June 24th, 2010 § 1 Comment

This review is part of a series PULSE is publishing of important reviews of
M. Shahid Alam’s work, Israeli Exceptionalism: The Destabilizing Logic of Zionism, New York: Palgrave MacMillan, 2009

by Stephen J. Sniegoski

This is an excellent book that dares to transgress the regnant taboos and myths in the American mainstream on the issue of Israel. The author, M. Shahid Alam, a professor of economics at Northeastern University of Pakistani nationality, is a published writer on contemporary social and political topics that far transcend his academic field. Due to his proclivity to write on controversial and taboo topics, he has attained a place in ultra-Zionist David Horowitz’s book, “The Professors: The One Hundred and One Most Dangerous Academics in America (2006).”

“Israeli Exceptionalism” lucidly encapsulates in its relatively short 220-page narrative the essential aspects of the Zionist movement, showing how it has been able to rapidly advance from its birth to regional dominance, and how, concomitantly, its amazing success has brought the United States, its powerful patron, into the cauldron of never-ending Middle East wars. While undoubtedly hostile toward Zionism, Alam manages to write rather dispassionate prose. And it is difficult to take issue with the validity of his arguments.

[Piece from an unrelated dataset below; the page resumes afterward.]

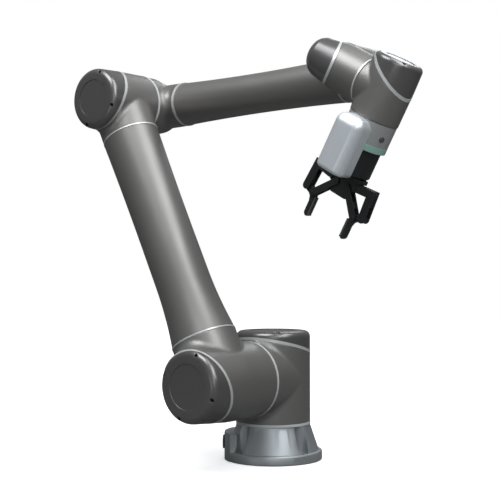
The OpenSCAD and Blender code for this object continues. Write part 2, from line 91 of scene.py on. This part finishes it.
joints = {j["name"]: j for j in frame["record"]["behaviour"]["joints"]}
shoulder = Vector(joints["joint_2"]["pos_m"])
elbow = Vector(joints["joint_3"]["pos_m"])
wrist = Vector(joints["joint_4"]["pos_m"])
wrist_2 = Vector(joints["joint_5"]["pos_m"])
link_axis = Vector(joints["joint_5"]["axis"]).normalized()
tool_axis = Vector(joints["joint_6"]["axis"]).normalized()
upper_axis = (elbow - shoulder).normalized()
fore_axis = (wrist - elbow).normalized()

# ---------- sizes, in millimetres ----------

SHOULDER_HEIGHT = 165.2
UPPER_LENGTH = 636.1          # from joint 2 to joint 3
FORE_LENGTH = 557.9           # from joint 3 to joint 4
UPPER_OFFSET = 169.6          # upper arm's centre line, to the -Y side
FORE_OFFSET = 50.6            # forearm's centre line
WRIST_OFFSET = 156.3          # wrist link's centre line

# Planes where one link meets the next
J1_PLANE = 76.5               # above the foot's mounting face
J2_PLANE = 80                 # this and the next two: from joint 1's axis, to the -Y side
J3_PLANE = 109
J4_PLANE = 105
J5_PLANE = 66                 # from the centre of wrist link 1
J6_PLANE = 52                 # from the centre of wrist link 2

UPPER_SPAN = (94, 549.5)      # upper arm's tube, along the link
FORE_SPAN = (89, 497)         # forearm's tube
COLLAR = 3                    # pale ring at the end of a tube
ELBOW_COLLAR = 5              # the wider one at the forearm's elbow end
WALL = 6
BAND = 6                      # pale band between a casting and its cap
SEAL = 5.5                    # seal ring and its gap between two castings
GAP = 0.5                     # gap where two castings meet without a seal
WRIST_2_ARM = 39.5            # from the tool's axis to the end of wrist link 2's branch
BROKEN_EDGE = 1.2             # rounded rims of the castings' openings
RELIEF_EDGE = 2.5             # rounded edge where a casting clears its neighbour

# A joint's can: radius, radius at its end, height where it starts to narrow, end, edge's radius
Can = namedtuple("Can", "r r_end narrows end edge")
# Pale band across a can: height on the axis, and how far it climbs from there to the wall
Seam = namedtuple("Seam", "height climb")
# Pipe that branches off a can: radius at the axis, radius at its end, length from the axis
Branch = namedtuple("Branch", "root tip length")


def aside(point, offset):
    """The point moved to the -Y side."""
    return point - offset * MM * Y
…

The author states that book’s “primary theme” is to “focus on the germ of the Zionist idea, its core ambition—clearly discernible at its launching—to create a Jewish state in the Middle East by displacing the natives. This exclusionary colonialism would unleash a deeply destabilizing logic, if it were to succeed. It could advance only by creating and promoting conflicts between the West and the Islamicate [the social and cultural complex historically associated with Islam]. Since its creation, this primordial logic has driven the Jewish state to deepen this conflict. Overweening ambition launched Zionism, but the destabilizing logic of this idea has advanced and sustained it.” (p. 3) Because of Zionism’s unparalleled influence over American policymakers, this “destabilizing logic” has mired the United States in a Middle East morass from which it is now politically unable to extricate itself.